## Problem details
Go through the listing and pick out each line with the word "Limits" in it.
::: Data supplied
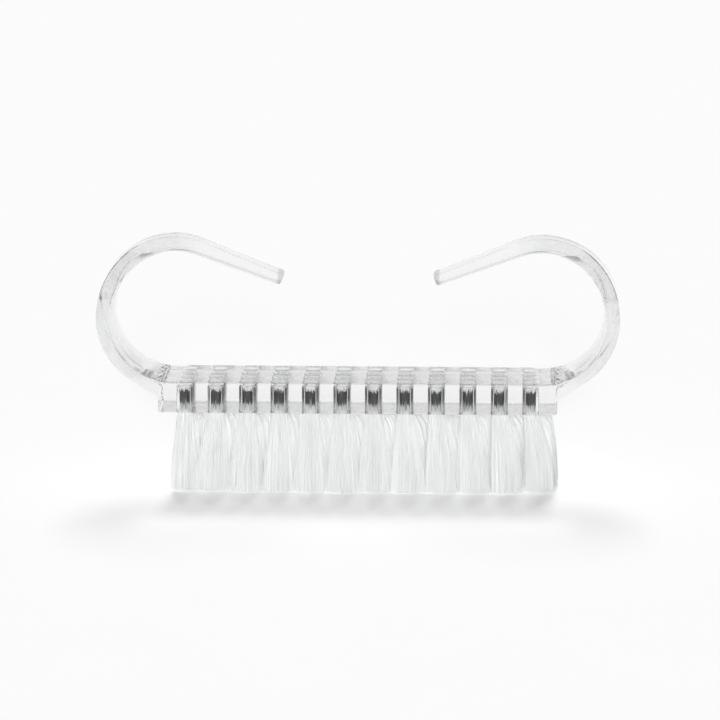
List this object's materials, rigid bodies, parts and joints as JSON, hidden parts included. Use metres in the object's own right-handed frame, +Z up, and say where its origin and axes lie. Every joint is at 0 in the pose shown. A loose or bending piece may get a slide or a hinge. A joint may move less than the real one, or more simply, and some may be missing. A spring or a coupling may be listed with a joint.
{
  "type": "nail brush",
  "caption": "Clear manicure dust brush: a bar with rows of nylon tufts, each on a metal anchor, and two arms curled over it as finger hooks.",
  "frame": {"origin": "middle of the brush on the plane of the bristle tips, which is the surface it stands on", "axes": "+X along the brush to its right end, -Y its front, +Z up from the bristle tips to the hooks"},
  "size_m": [0.1022, 0.0172, 0.05],
  "materials": {
    "clear_plastic": "clear, polished",
    "bristle_nylon": "near-clear filament",
    "anchor_metal": "dull wire"
  },
  "bodies": {
    "root": {"body": "clear_plastic", "tuft_r1_c1": "bristle_nylon", "tuft_r1_c2": "bristle_nylon", "tuft_r1_c3": "bristle_nylon", "tuft_r1_c4": "bristle_nylon", "tuft_r1_c5": "bristle_nylon", "tuft_r1_c6": "bristle_nylon", "tuft_r1_c7": "bristle_nylon", "tuft_r1_c8": "bristle_nylon", "tuft_r1_c9": "bristle_nylon", "tuft_r1_c10": "bristle_nylon", "tuft_r1_c11": "bristle_nylon", "tuft_r1_c12": "bristle_nylon", "tuft_r2_c1": "bristle_nylon", "tuft_r2_c2": "bristle_nylon", "tuft_r2_c3": "bristle_nylon", "tuft_r2_c4": "bristle_nylon", "tuft_r2_c5": "bristle_nylon", "tuft_r2_c6": "bristle_nylon", "tuft_r2_c7": "bristle_nylon", "tuft_r2_c8": "bristle_nylon", "tuft_r2_c9": "bristle_nylon", "tuft_r2_c10": "bristle_nylon", "tuft_r2_c11": "bristle_nylon", "tuft_r2_c12": "bristle_nylon", "tuft_r3_c1": "bristle_nylon", "tuft_r3_c2": "bristle_nylon", "tuft_r3_c3": "bristle_nylon", "tuft_r3_c4": "bristle_nylon", "tuft_r3_c5": "bristle_nylon", "tuft_r3_c6": "bristle_nylon", "tuft_r3_c7": "bristle_nylon", "tuft_r3_c8": "bristle_nylon", "tuft_r3_c9": "bristle_nylon", "tuft_r3_c10": "bristle_nylon", "tuft_r3_c11": "bristle_nylon", "tuft_r3_c12": "bristle_nylon", "tuft_r4_c1": "bristle_nylon", "tuft_r4_c2": "bristle_nylon", "tuft_r4_c3": "bristle_nylon", "tuft_r4_c4": "bristle_nylon", "tuft_r4_c5": "bristle_nylon", "tuft_r4_c6": "bristle_nylon", "tuft_r4_c7": "bristle_nylon", "tuft_r4_c8": "bristle_nylon", "tuft_r4_c9": "bristle_nylon", "tuft_r4_c10": "bristle_nylon", "tuft_r4_c11": "bristle_nylon", "tuft_r4_c12": "bristle_nylon", "anchors_row1": "anchor_metal", "anchors_row2": "anchor_metal", "anchors_row3": "anchor_metal", "anchors_row4": "anchor_metal"}
  },
  "joints": []
}
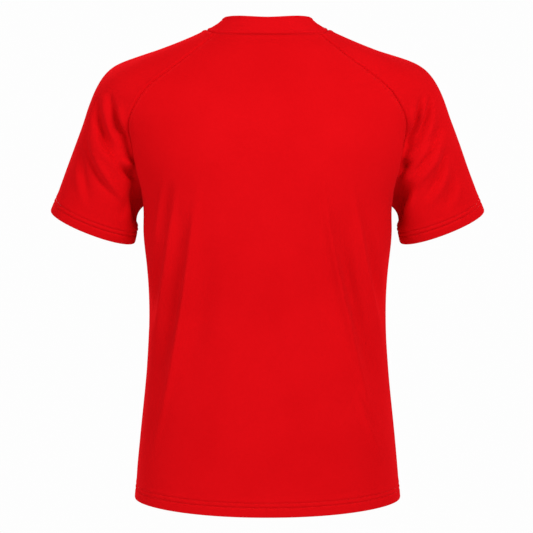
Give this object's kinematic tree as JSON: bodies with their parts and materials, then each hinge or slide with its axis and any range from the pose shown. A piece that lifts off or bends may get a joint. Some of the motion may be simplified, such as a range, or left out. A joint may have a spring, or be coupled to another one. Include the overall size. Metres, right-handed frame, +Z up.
{
  "type": "football jersey",
  "caption": "Short-sleeved raglan football jersey in plain knitted cloth, filled out as worn, with a stand crew collar and turned-up hem and cuffs.",
  "frame": {"origin": "midway between the tops of the two shoulders beside the neck, where the wearer's shoulders carry the jersey", "axes": "+Z up from hem to neck, -Y towards the wearer's front, +X towards the wearer's left"},
  "size_m": [0.651, 0.2448, 0.7242],
  "materials": {
    "body_knit": "matt polyester knit, plain red",
    "collar_knit": "matt double polyester knit, plain red"
  },
  "bodies": {
    "root": {"back_panel": "body_knit", "front_panel": "body_knit", "sleeve_left": "body_knit", "sleeve_right": "body_knit", "collar": "collar_knit"}
  },
  "joints": []
}
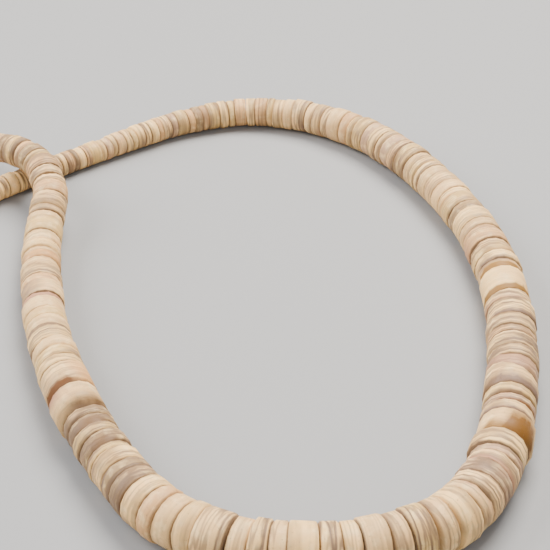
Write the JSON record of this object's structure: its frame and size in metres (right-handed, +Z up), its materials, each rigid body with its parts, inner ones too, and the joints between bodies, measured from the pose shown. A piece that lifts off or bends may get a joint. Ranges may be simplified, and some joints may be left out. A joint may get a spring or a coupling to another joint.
{
  "type": "heishi bead necklace",
  "caption": "Graduated necklace of drilled shell discs on one thread with a barrel clasp, lying flat as a closed loop that crosses itself.",
  "frame": {"origin": "under the middle of the necklace, on the surface that it lies on", "axes": "+Z up; the front of the necklace, where the discs are widest, points to -Y, and the clasp lies towards -X"},
  "size_m": [0.1594, 0.1538, 0.012],
  "materials": {
    "shell": "satin cream to tan shell, tumbled smooth, with fine growth lines",
    "thread": "twisted waxed thread",
    "silver": "satin silver, slightly tarnished"
  },
  "bodies": {
    "root": {"left_string": "shell", "right_string": "shell", "thread": "thread", "clasp": "silver"}
  },
  "joints": []
}
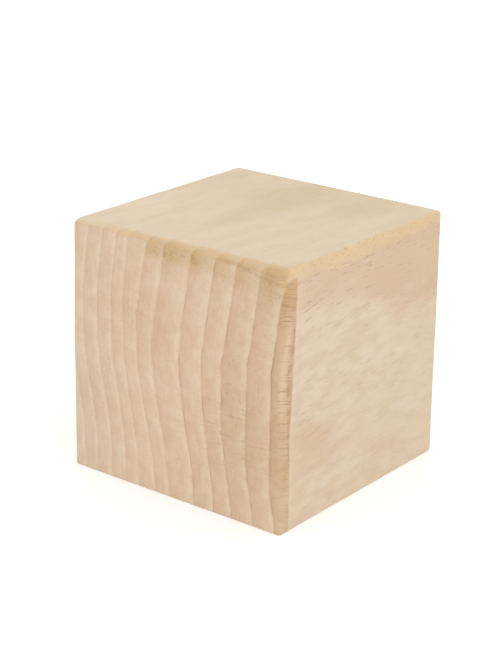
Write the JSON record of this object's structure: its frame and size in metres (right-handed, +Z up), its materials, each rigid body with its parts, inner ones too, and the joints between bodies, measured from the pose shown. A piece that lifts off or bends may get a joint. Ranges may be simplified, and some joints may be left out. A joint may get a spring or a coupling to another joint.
{
  "type": "wooden cube",
  "caption": "Solid wooden cube with softly rounded edges and corners, for stacking, building or resting things on.",
  "frame": {"origin": "centre of the face that the block rests on", "axes": "+Z up; the grain runs along Y, so the two faces square to Y are end grain, the faces square to X are flat sawn and the faces square to Z are quarter sawn"},
  "size_m": [0.05, 0.05, 0.05],
  "materials": {
    "beech": "bare beech, sanded and unfinished"
  },
  "bodies": {
    "root": {"wood_block": "beech"}
  },
  "joints": []
}
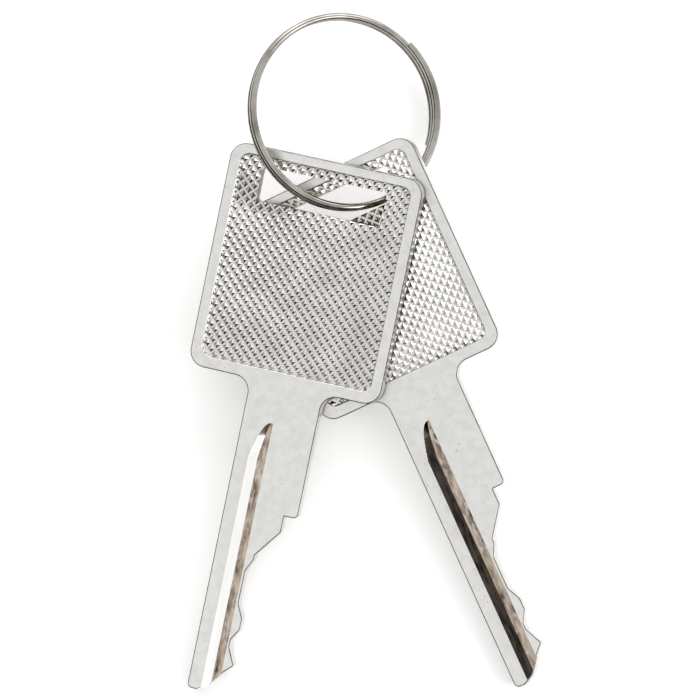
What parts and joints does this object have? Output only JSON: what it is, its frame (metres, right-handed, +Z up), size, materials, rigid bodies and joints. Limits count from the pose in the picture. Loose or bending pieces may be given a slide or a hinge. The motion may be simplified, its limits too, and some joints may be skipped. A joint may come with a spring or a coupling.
{
  "type": "key set",
  "caption": "Flat cylinder-lock keys with square knurled heads, threaded by their slots on a small round-wire split ring and free to fan out round it.",
  "frame": {"origin": "centre of the whole object's box, on the surface that it lies on", "axes": "+Z up, +Y from the blades' tips towards the ring, +X towards the side of the back key's tip"},
  "size_m": [0.043, 0.081, 0.0131],
  "materials": {
    "back_key_nickel": "worn satin nickel plate, knurled head",
    "front_key_nickel": "worn satin nickel plate, knurled head",
    "ring_nickel": "bright nickel plate on round spring wire"
  },
  "bodies": {
    "back_key": {"back_key": "back_key_nickel"},
    "front_key": {"front_key": "front_key_nickel"},
    "split_ring": {"split_ring": "ring_nickel"}
  },
  "joints": [
    {"name": "ring_spin", "type": "hinge", "parent": "back_key", "child": "split_ring", "pos_m": [-0.00164, 0.02854, 0.00698], "axis": [0.4616, 0.0262, 0.8867], "continuous": true},
    {"name": "key_fan", "type": "hinge", "parent": "back_key", "child": "front_key", "pos_m": [-0.00164, 0.02854, 0.00698], "axis": [0.4616, 0.0262, 0.8867], "range_deg": [-285, 0]}
  ]
}
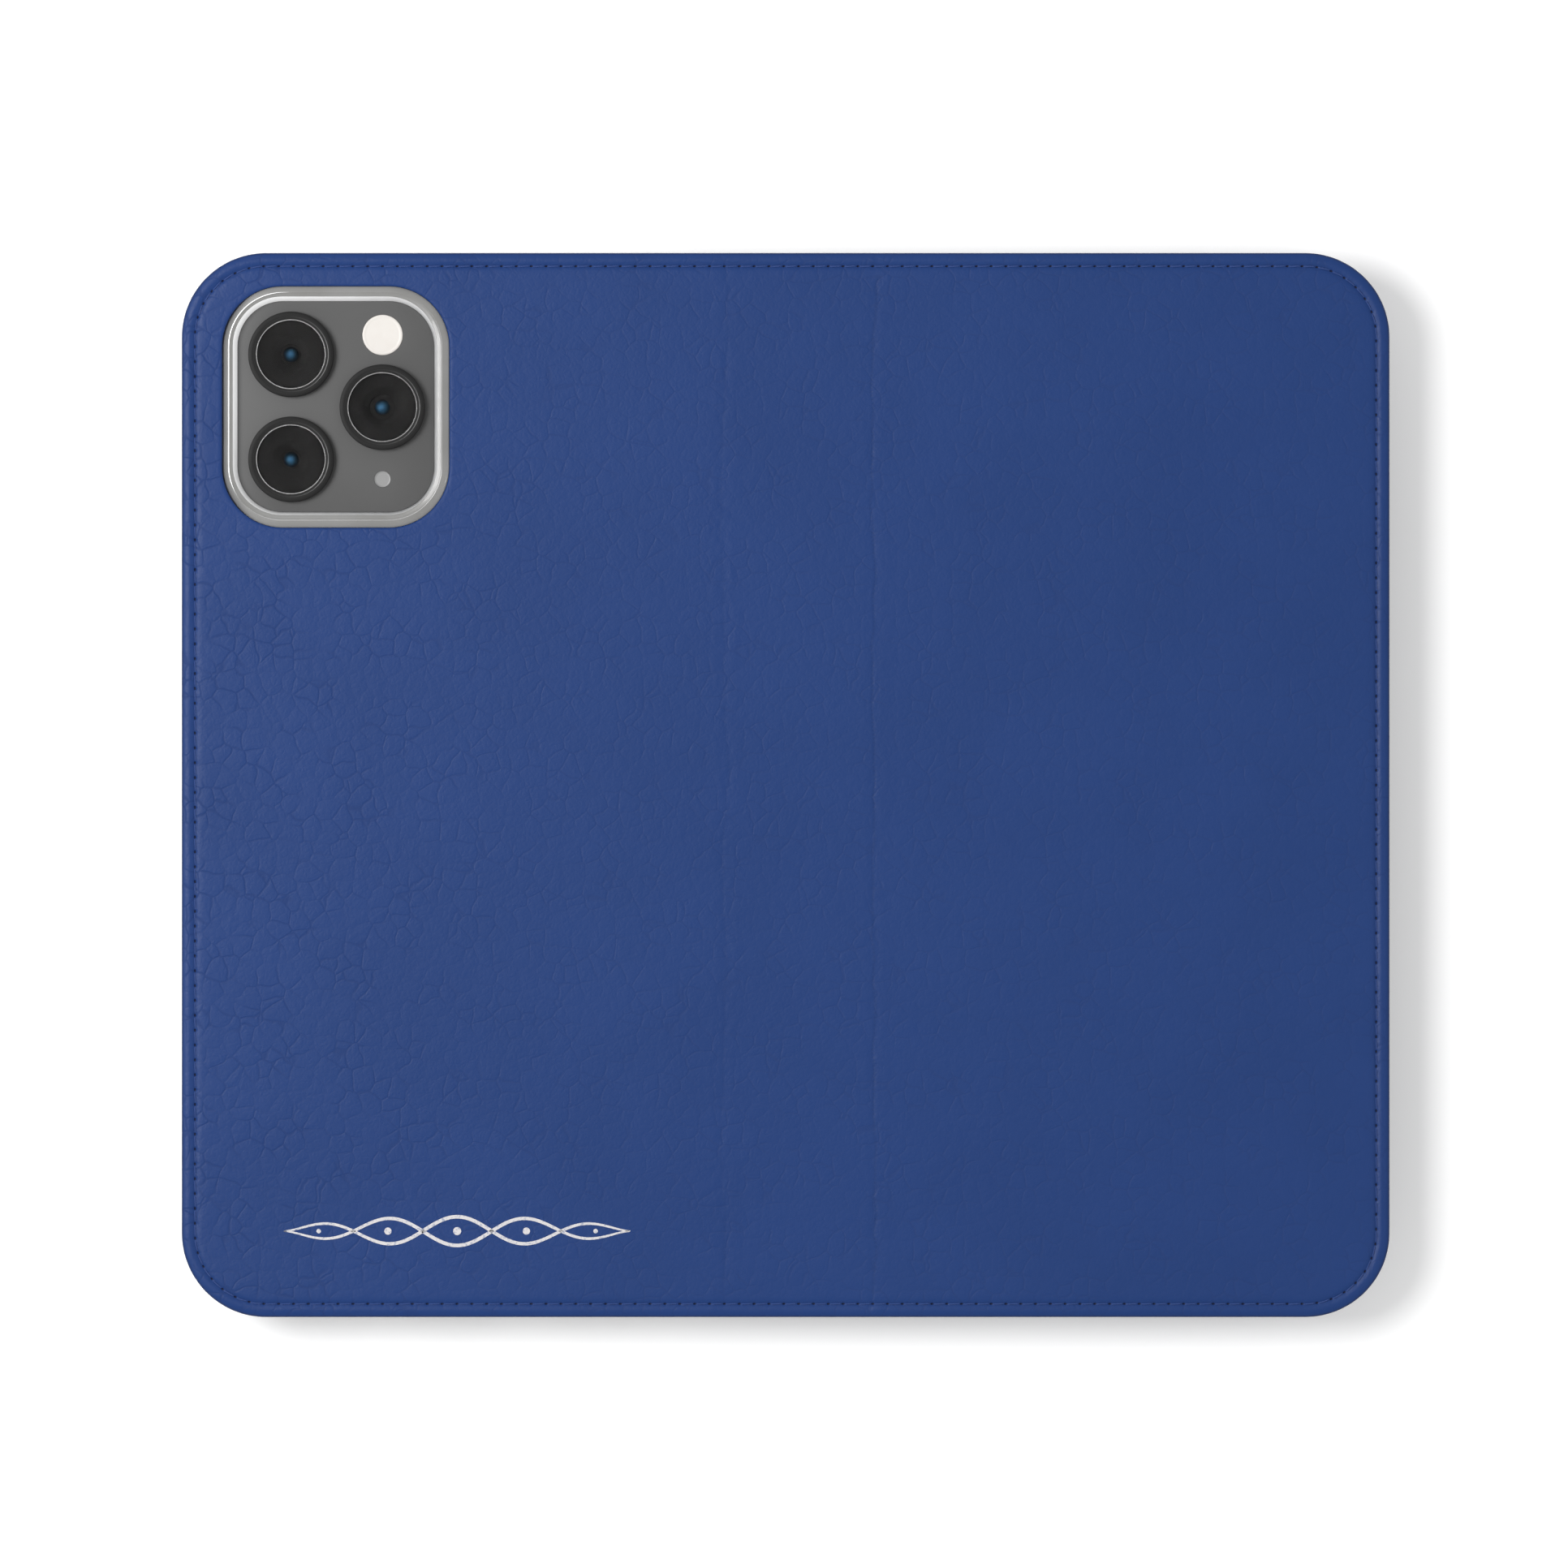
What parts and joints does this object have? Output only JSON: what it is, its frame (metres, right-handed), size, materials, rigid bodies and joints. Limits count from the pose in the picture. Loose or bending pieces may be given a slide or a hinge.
::::::
## Task answer
What parts and joints does this object have? Output only JSON: what it is, its frame (metres, right-handed, +Z up), size, materials, rigid bodies and joints. Limits count from the pose in the picture. Loose or bending pieces may be given a slide or a hinge. The motion may be simplified, its limits too, and some joints may be skipped. A joint may come with a spring or a coupling.
What parts and joints does this object have? Output only JSON: what it is, its frame (metres, right-handed), size, materials, rigid bodies and joints. Limits count from the pose in the picture. Loose or bending pieces may be given a slide or a hinge.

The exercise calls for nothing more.